Stored data:
# # #
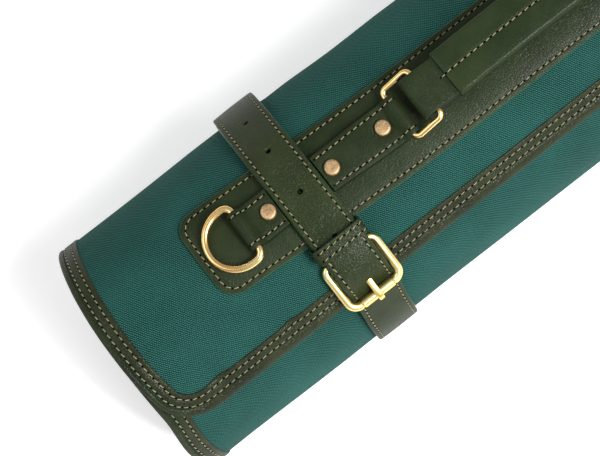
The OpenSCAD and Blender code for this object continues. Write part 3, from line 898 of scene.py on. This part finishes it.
def make_belt(side, name):
    place = on_billet(side)
    angles = np.linspace(TAIL_ANGLE, BILLET_START, 230)
    rows = [-BELT_W / 2 + 2.5 * MM, BELT_W / 2 - 2.5 * MM]
    billet = strap(f"billet_leather_{name}", place, angles, BELT_W, BELT_T, rows, [BELT, EDGE])
    cutters = []
    for i in range(1, 5):
        angle = np.array([TONGUE_HOLE - i * HOLE_STEP])
        low, high = place(angle, np.zeros(1), np.zeros(1)), place(angle, np.zeros(1), np.full(1, MM))
        cutters.append(hole_cutter(low[0], high[0] - low[0], 1.5 * MM))
    cut(billet, cutters)
    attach(billet, "roll")
    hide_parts(f"billet_{name}")
    under = on_strap(side)
    angles_under = np.linspace(STRAP_END, HEEL_ANGLE - 4, 90)
    strap_piece = strap(f"buckle_strap_leather_{name}", under, angles_under, BELT_W, BELT_T, rows,
                        [BELT, EDGE])
    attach(strap_piece, "roll")
    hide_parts(f"buckle_strap_{name}")
    line = np.linspace(TAIL_ANGLE + 3, BILLET_START, 300)
    lines = [row(place, line, r, BELT_T - 0.2 * MM) for r in rows]
    line = np.linspace(STRAP_END + 2, HEEL_ANGLE - 12, 120)
    lines += [row(under, line, r, BELT_T - 0.2 * MM) for r in rows]
    stitches(f"belt_stitches_{name}", lines, "roll")
    make_fold(side, name)


def make_fold(side, name):
    """The strap's fold round the heel bar, with the prong's slot in its middle."""
    heel = joints[f"prong_{name}_lift"]["pos_m"]
    turn = np.radians(np.linspace(-70, 230, 30)) + math.radians(HEEL_ANGLE)
    outer, inner = FOLD_R, HEEL_R + 0.3 * MM
    slot = 2.2 * MM
    half = BELT_W / 2
    for k, (low, high) in enumerate(((-half, -slot), (slot, half))):
        ring = []
        for a in turn:
            d = np.array([0, -math.sin(a), math.cos(a)])
            centre = np.array(heel) - [side * STRAP_SHIFT, 0, 0]
            ring.append([centre + d * inner + [low, 0, 0], centre + d * outer + [low + 0.3 * MM, 0, 0],
                         centre + d * outer + [high - 0.3 * MM, 0, 0], centre + d * inner + [high, 0, 0]])
        rings = np.array(ring)
        run = running(rings[:, 1])
        uv = grid(run, [0, 2 * MM, 12 * MM, 14 * MM])
        piece = sweep(f"heel_fold_{name}_{k}", rings, [BELT], uv)
        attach(piece, "roll")


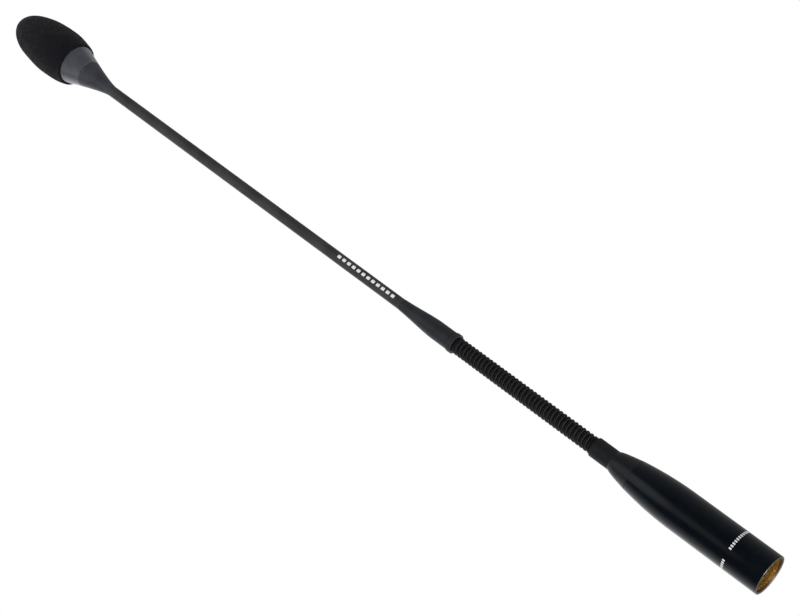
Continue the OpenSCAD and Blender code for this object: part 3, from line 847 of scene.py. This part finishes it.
def build_cuff():
    """The cuff at the stem's foot: a rounded lip, a short straight part and a long taper."""
    lip_end = COIL_END + 2.5
    outline = [
        (STUD_BORE_R, COIL_END, 0), (CUFF_LIP_R, COIL_END, 0.35), (CUFF_LIP_R, lip_end, 0.45),
        (CUFF_R - 0.12, lip_end + 0.25, 0.15), (CUFF_R, lip_end + 0.6, 0.2), (CUFF_R, CUFF_TAPER_Z - 1, 0),
    ]
    outline += curve(cuff_outline, CUFF_TAPER_Z, CUFF_END_Z, 44)
    outline += [
        (STEM_R + 0.02, CUFF_END_Z + 0.05, 0), (STEM_R + 0.02, STEM_START, 0), (STUD_BORE_R, STEM_START, 0),
    ]
    lathe_for("stem_cuff", "cuff", outline, "stem", "cuff_black")


def build_stem():
    """The long thin tube."""
    bore_r = STEM_R - 0.5
    outline = [(bore_r, STEM_START, 0.05), (STEM_R, STEM_START, 0.1)]
    outline += [(STEM_R, z, 0) for z in np.linspace(STEM_START + 20, STEM_END - 20, 12)]
    outline += [(STEM_R, STEM_END, 0.1), (bore_r, STEM_END, 0.05)]
    lathe_for("stem_tube", "stem", outline, "stem", "stem_black", 128)


def build_cone():
    """The flared cone, from the stem to the seam of the light ring, with the adapter's bore inside."""
    outline = curve(trumpet, CONE_Z, RING_BACK_Z - 0.25, 48)
    outline = [(r + 0.02, z, f) for r, z, f in outline]
    edge = trumpet(RING_BACK_Z)
    seam = RING_BACK_Z - 0.05
    bore_r = 3.45
    bore_start = 428.0
    outline += [
        (edge - 0.05, seam, 0.12), (edge - 1.1, seam, 0.1), (bore_r, bore_start + 4, 0.3),
        (bore_r, bore_start, 0), (STEM_R + 0.02, bore_start - 0.4, 0), (STEM_R + 0.02, CONE_Z, 0),
    ]
    lathe_for("head_cone", "cone", outline, "stem", "head_black")


def build_light_ring():
    """The smoky ring between the cone and the foam, on the same flare as the cone."""
    seam = RING_BACK_Z + 0.03
    outline = [(trumpet(RING_BACK_Z) - 0.03, seam, 0.12)]
    outline += curve(trumpet, RING_BACK_Z + 0.3, RING_FRONT_Z - 0.3, 28)
    outline += [
        (RING_FRONT_R, RING_FRONT_Z, 0.25), (RING_BORE_R, RING_FRONT_Z, 0.1), (RING_BORE_R, seam, 0.1),
    ]
    lathe_for("light_ring", "smoked_ring", outline, "stem", "smoked_ring")


def build_housing():
    """The capsule housing, grooved and slotted, and the bezel that holds its grille."""
    bore_r = HOUSING_R - 0.7
    cable_hole_r = 1.35
    floor = HOUSING_START + 1
    groove = 449.4
    groove_r = HOUSING_R - 0.25
    outline = [
        (cable_hole_r, HOUSING_START, 0), (HOUSING_R, HOUSING_START, 0.3),
        (HOUSING_R, groove, 0.1), (groove_r, groove + 0.2, 0.1),
        (groove_r, groove + 0.9, 0.1), (HOUSING_R, groove + 1.1, 0.1),
        (HOUSING_R, HOUSING_END, 0.12), (bore_r, HOUSING_END, 0.05),
        (bore_r, floor, 0.2), (cable_hole_r, floor, 0),
    ]
    obj = lathe_for("capsule_housing", "capsule_housing_body", outline, "stem", "housing_black")
    slots = 6
    slot_w, slot_low, slot_high = 2.4, 453, 461
    cutters = [slot_cutter(FULL_TURN * k / slots, slot_w, slot_low, slot_high) for k in range(slots)]
    boolean_cut(obj, cutters)
    bezel_start = HOUSING_END + 0.02
    outline = [
        (BEZEL_BORE_R, bezel_start, 0), (HOUSING_R, bezel_start, 0.08), (HOUSING_R, BEZEL_END, 0.5),
        (BEZEL_BORE_R, BEZEL_END, 0.25),
    ]
    lathe_for("grille_ring", "grille_bezel", outline, "stem", "housing_black")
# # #
▶ _SET TASK_
From the records above, extract every entry verbatim.

▶ _COMPLETE RESPONSE_
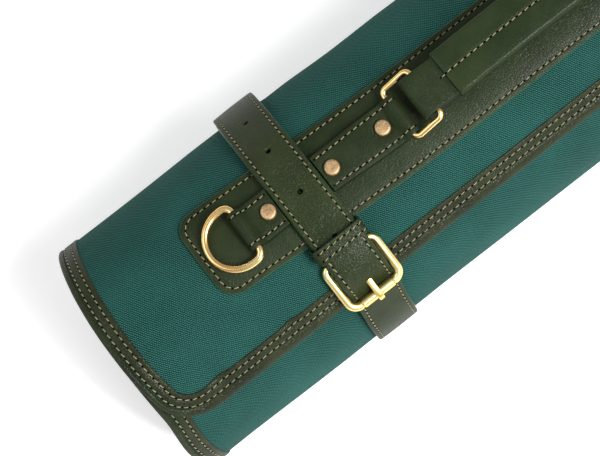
The OpenSCAD and Blender code for this object continues. Write part 3, from line 898 of scene.py on. This part finishes it.
def make_belt(side, name):
    place = on_billet(side)
    angles = np.linspace(TAIL_ANGLE, BILLET_START, 230)
    rows = [-BELT_W / 2 + 2.5 * MM, BELT_W / 2 - 2.5 * MM]
    billet = strap(f"billet_leather_{name}", place, angles, BELT_W, BELT_T, rows, [BELT, EDGE])
    cutters = []
    for i in range(1, 5):
        angle = np.array([TONGUE_HOLE - i * HOLE_STEP])
        low, high = place(angle, np.zeros(1), np.zeros(1)), place(angle, np.zeros(1), np.full(1, MM))
        cutters.append(hole_cutter(low[0], high[0] - low[0], 1.5 * MM))
    cut(billet, cutters)
    attach(billet, "roll")
    hide_parts(f"billet_{name}")
    under = on_strap(side)
    angles_under = np.linspace(STRAP_END, HEEL_ANGLE - 4, 90)
    strap_piece = strap(f"buckle_strap_leather_{name}", under, angles_under, BELT_W, BELT_T, rows,
                        [BELT, EDGE])
    attach(strap_piece, "roll")
    hide_parts(f"buckle_strap_{name}")
    line = np.linspace(TAIL_ANGLE + 3, BILLET_START, 300)
    lines = [row(place, line, r, BELT_T - 0.2 * MM) for r in rows]
    line = np.linspace(STRAP_END + 2, HEEL_ANGLE - 12, 120)
    lines += [row(under, line, r, BELT_T - 0.2 * MM) for r in rows]
    stitches(f"belt_stitches_{name}", lines, "roll")
    make_fold(side, name)


def make_fold(side, name):
    """The strap's fold round the heel bar, with the prong's slot in its middle."""
    heel = joints[f"prong_{name}_lift"]["pos_m"]
    turn = np.radians(np.linspace(-70, 230, 30)) + math.radians(HEEL_ANGLE)
    outer, inner = FOLD_R, HEEL_R + 0.3 * MM
    slot = 2.2 * MM
    half = BELT_W / 2
    for k, (low, high) in enumerate(((-half, -slot), (slot, half))):
        ring = []
        for a in turn:
            d = np.array([0, -math.sin(a), math.cos(a)])
            centre = np.array(heel) - [side * STRAP_SHIFT, 0, 0]
            ring.append([centre + d * inner + [low, 0, 0], centre + d * outer + [low + 0.3 * MM, 0, 0],
                         centre + d * outer + [high - 0.3 * MM, 0, 0], centre + d * inner + [high, 0, 0]])
        rings = np.array(ring)
        run = running(rings[:, 1])
        uv = grid(run, [0, 2 * MM, 12 * MM, 14 * MM])
        piece = sweep(f"heel_fold_{name}_{k}", rings, [BELT], uv)
        attach(piece, "roll")


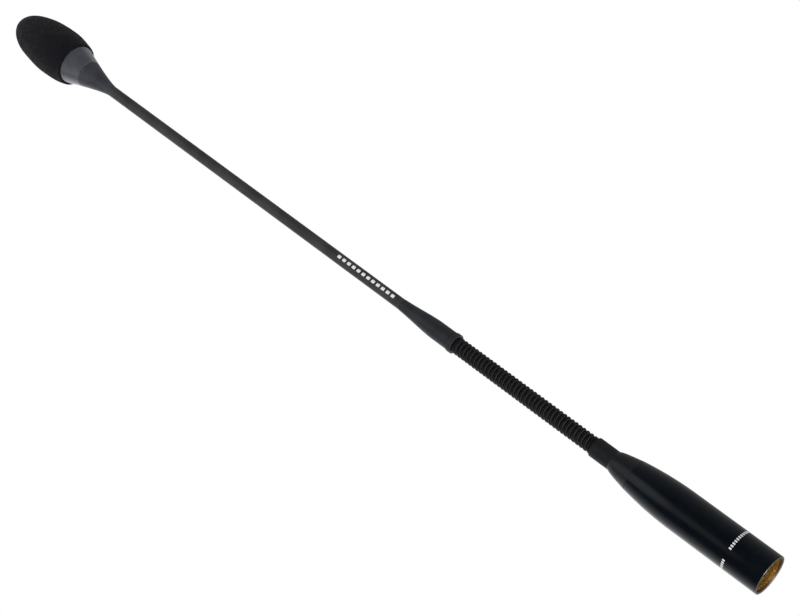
Continue the OpenSCAD and Blender code for this object: part 3, from line 847 of scene.py. This part finishes it.
def build_cuff():
    """The cuff at the stem's foot: a rounded lip, a short straight part and a long taper."""
    lip_end = COIL_END + 2.5
    outline = [
        (STUD_BORE_R, COIL_END, 0), (CUFF_LIP_R, COIL_END, 0.35), (CUFF_LIP_R, lip_end, 0.45),
        (CUFF_R - 0.12, lip_end + 0.25, 0.15), (CUFF_R, lip_end + 0.6, 0.2), (CUFF_R, CUFF_TAPER_Z - 1, 0),
    ]
    outline += curve(cuff_outline, CUFF_TAPER_Z, CUFF_END_Z, 44)
    outline += [
        (STEM_R + 0.02, CUFF_END_Z + 0.05, 0), (STEM_R + 0.02, STEM_START, 0), (STUD_BORE_R, STEM_START, 0),
    ]
    lathe_for("stem_cuff", "cuff", outline, "stem", "cuff_black")


def build_stem():
    """The long thin tube."""
    bore_r = STEM_R - 0.5
    outline = [(bore_r, STEM_START, 0.05), (STEM_R, STEM_START, 0.1)]
    outline += [(STEM_R, z, 0) for z in np.linspace(STEM_START + 20, STEM_END - 20, 12)]
    outline += [(STEM_R, STEM_END, 0.1), (bore_r, STEM_END, 0.05)]
    lathe_for("stem_tube", "stem", outline, "stem", "stem_black", 128)


def build_cone():
    """The flared cone, from the stem to the seam of the light ring, with the adapter's bore inside."""
    outline = curve(trumpet, CONE_Z, RING_BACK_Z - 0.25, 48)
    outline = [(r + 0.02, z, f) for r, z, f in outline]
    edge = trumpet(RING_BACK_Z)
    seam = RING_BACK_Z - 0.05
    bore_r = 3.45
    bore_start = 428.0
    outline += [
        (edge - 0.05, seam, 0.12), (edge - 1.1, seam, 0.1), (bore_r, bore_start + 4, 0.3),
        (bore_r, bore_start, 0), (STEM_R + 0.02, bore_start - 0.4, 0), (STEM_R + 0.02, CONE_Z, 0),
    ]
    lathe_for("head_cone", "cone", outline, "stem", "head_black")


def build_light_ring():
    """The smoky ring between the cone and the foam, on the same flare as the cone."""
    seam = RING_BACK_Z + 0.03
    outline = [(trumpet(RING_BACK_Z) - 0.03, seam, 0.12)]
    outline += curve(trumpet, RING_BACK_Z + 0.3, RING_FRONT_Z - 0.3, 28)
    outline += [
        (RING_FRONT_R, RING_FRONT_Z, 0.25), (RING_BORE_R, RING_FRONT_Z, 0.1), (RING_BORE_R, seam, 0.1),
    ]
    lathe_for("light_ring", "smoked_ring", outline, "stem", "smoked_ring")


def build_housing():
    """The capsule housing, grooved and slotted, and the bezel that holds its grille."""
    bore_r = HOUSING_R - 0.7
    cable_hole_r = 1.35
    floor = HOUSING_START + 1
    groove = 449.4
    groove_r = HOUSING_R - 0.25
    outline = [
        (cable_hole_r, HOUSING_START, 0), (HOUSING_R, HOUSING_START, 0.3),
        (HOUSING_R, groove, 0.1), (groove_r, groove + 0.2, 0.1),
        (groove_r, groove + 0.9, 0.1), (HOUSING_R, groove + 1.1, 0.1),
        (HOUSING_R, HOUSING_END, 0.12), (bore_r, HOUSING_END, 0.05),
        (bore_r, floor, 0.2), (cable_hole_r, floor, 0),
    ]
    obj = lathe_for("capsule_housing", "capsule_housing_body", outline, "stem", "housing_black")
    slots = 6
    slot_w, slot_low, slot_high = 2.4, 453, 461
    cutters = [slot_cutter(FULL_TURN * k / slots, slot_w, slot_low, slot_high) for k in range(slots)]
    boolean_cut(obj, cutters)
    bezel_start = HOUSING_END + 0.02
    outline = [
        (BEZEL_BORE_R, bezel_start, 0), (HOUSING_R, bezel_start, 0.08), (HOUSING_R, BEZEL_END, 0.5),
        (BEZEL_BORE_R, BEZEL_END, 0.25),
    ]
    lathe_for("grille_ring", "grille_bezel", outline, "stem", "housing_black")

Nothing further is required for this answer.